:: STATED PROBLEM ::
The lines to extract start at the one containing "obj.parent = None" and end with the last line; give them exactly and nothing more.

:: DATA SEGMENT ::
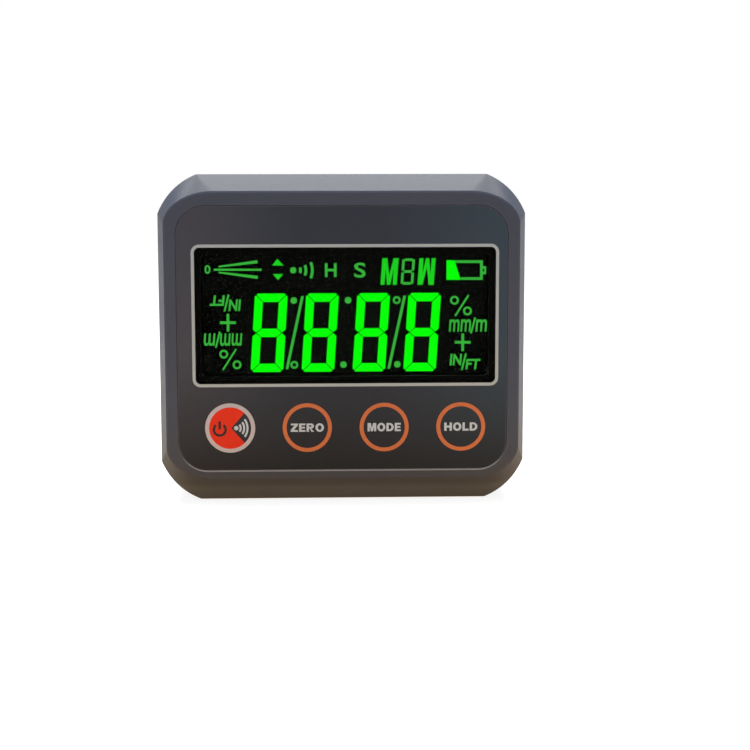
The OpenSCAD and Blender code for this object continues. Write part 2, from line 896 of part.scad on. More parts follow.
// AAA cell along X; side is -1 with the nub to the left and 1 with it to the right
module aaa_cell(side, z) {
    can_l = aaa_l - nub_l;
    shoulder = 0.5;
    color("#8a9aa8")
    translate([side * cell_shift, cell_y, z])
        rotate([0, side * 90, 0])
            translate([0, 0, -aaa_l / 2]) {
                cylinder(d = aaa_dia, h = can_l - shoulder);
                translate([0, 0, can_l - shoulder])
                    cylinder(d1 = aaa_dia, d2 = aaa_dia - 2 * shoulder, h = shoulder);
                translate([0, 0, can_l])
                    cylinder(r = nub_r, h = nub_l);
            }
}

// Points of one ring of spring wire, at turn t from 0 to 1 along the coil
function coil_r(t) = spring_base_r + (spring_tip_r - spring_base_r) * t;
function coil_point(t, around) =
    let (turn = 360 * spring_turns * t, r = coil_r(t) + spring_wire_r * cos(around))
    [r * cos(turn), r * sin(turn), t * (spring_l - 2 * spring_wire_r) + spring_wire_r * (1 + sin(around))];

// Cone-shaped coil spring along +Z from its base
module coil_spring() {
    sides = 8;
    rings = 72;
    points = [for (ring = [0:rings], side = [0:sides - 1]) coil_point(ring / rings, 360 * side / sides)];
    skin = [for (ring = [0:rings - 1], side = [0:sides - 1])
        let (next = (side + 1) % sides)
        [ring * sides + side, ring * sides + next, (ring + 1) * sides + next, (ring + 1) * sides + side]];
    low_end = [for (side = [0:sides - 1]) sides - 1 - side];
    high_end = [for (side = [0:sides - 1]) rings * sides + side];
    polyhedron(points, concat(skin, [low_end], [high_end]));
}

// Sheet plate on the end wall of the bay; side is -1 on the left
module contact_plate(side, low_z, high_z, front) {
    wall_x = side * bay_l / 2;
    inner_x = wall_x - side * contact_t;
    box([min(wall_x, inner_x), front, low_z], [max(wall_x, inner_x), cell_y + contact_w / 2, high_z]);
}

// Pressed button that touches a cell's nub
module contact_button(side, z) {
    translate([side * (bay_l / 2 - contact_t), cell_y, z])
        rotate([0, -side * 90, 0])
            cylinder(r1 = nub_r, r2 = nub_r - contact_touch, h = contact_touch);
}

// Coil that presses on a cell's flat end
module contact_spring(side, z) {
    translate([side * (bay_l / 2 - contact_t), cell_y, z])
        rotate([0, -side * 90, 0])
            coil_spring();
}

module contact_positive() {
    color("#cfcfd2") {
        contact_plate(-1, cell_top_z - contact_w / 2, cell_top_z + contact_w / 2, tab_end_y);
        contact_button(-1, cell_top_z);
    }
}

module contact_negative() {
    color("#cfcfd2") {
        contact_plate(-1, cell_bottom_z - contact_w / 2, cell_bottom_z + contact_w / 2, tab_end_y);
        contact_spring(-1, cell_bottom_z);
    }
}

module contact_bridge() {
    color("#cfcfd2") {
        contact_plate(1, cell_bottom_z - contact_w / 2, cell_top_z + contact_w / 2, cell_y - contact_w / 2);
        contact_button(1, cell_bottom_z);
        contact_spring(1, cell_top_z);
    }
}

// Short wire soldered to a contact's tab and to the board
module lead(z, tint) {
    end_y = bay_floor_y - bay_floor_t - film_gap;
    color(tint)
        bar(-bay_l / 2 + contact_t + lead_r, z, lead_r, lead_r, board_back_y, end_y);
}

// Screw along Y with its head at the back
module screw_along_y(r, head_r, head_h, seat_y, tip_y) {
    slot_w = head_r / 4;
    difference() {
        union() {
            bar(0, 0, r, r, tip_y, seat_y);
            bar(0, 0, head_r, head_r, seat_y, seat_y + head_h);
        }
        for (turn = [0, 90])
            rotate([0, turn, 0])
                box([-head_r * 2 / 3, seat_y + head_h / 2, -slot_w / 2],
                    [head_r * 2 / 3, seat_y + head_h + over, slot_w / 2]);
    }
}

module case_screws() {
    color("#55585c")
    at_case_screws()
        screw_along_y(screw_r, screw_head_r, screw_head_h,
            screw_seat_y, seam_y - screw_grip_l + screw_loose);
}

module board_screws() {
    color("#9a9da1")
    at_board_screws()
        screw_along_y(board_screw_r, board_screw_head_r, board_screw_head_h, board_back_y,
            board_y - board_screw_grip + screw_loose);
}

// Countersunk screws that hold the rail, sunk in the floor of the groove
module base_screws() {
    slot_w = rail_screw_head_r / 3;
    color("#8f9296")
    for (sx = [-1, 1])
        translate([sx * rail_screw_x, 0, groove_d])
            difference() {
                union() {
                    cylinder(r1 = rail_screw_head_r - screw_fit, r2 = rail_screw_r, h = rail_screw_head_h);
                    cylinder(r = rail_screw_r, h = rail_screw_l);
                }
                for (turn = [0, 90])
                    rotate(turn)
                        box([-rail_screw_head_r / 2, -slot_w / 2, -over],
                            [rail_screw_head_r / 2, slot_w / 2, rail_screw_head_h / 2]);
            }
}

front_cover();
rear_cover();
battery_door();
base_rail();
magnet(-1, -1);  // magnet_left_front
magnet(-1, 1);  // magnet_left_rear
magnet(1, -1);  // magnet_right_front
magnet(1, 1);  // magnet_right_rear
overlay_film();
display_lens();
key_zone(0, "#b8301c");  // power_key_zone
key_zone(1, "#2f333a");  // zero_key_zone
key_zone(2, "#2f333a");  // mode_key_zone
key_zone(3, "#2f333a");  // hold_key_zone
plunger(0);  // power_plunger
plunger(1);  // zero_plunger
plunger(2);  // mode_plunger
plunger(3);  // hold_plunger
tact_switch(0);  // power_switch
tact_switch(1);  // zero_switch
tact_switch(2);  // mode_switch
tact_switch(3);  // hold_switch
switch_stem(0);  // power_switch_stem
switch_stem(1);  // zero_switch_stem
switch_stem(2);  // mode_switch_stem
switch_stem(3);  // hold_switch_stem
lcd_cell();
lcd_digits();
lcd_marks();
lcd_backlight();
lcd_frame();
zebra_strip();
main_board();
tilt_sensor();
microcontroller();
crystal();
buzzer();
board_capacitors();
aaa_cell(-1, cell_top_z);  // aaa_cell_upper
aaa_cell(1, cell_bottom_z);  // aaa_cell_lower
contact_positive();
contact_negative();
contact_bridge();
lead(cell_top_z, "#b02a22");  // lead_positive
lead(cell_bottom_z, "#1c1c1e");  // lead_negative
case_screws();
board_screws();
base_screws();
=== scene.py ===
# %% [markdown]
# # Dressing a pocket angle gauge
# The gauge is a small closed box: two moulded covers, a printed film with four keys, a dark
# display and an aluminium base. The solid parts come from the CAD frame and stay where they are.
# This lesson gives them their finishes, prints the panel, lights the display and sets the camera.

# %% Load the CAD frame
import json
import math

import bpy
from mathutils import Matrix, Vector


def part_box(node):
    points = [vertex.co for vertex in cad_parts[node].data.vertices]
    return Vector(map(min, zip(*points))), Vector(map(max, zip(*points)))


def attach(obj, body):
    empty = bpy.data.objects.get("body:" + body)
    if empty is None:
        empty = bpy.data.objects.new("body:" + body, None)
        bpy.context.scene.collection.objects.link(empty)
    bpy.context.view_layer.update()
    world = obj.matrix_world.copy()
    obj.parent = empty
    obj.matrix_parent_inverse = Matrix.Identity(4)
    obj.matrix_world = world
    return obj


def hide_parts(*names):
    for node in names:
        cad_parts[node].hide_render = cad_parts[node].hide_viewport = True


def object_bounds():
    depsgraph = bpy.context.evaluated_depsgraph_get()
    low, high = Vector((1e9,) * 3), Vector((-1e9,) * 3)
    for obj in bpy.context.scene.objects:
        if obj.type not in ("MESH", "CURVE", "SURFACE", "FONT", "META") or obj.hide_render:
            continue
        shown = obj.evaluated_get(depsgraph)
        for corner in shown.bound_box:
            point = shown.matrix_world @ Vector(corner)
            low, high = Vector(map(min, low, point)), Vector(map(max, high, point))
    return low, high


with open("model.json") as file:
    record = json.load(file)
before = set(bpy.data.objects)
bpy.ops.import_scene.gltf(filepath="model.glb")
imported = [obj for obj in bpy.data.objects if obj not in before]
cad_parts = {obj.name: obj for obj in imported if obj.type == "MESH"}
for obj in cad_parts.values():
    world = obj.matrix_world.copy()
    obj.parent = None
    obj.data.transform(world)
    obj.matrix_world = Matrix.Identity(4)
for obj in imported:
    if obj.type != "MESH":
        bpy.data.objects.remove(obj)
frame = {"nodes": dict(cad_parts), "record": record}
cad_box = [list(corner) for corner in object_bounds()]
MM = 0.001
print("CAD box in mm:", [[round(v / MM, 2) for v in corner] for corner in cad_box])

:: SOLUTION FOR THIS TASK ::
    obj.parent = None
    obj.data.transform(world)
    obj.matrix_world = Matrix.Identity(4)
for obj in imported:
    if obj.type != "MESH":
        bpy.data.objects.remove(obj)
frame = {"nodes": dict(cad_parts), "record": record}
cad_box = [list(corner) for corner in object_bounds()]
MM = 0.001
print("CAD box in mm:", [[round(v / MM, 2) for v in corner] for corner in cad_box])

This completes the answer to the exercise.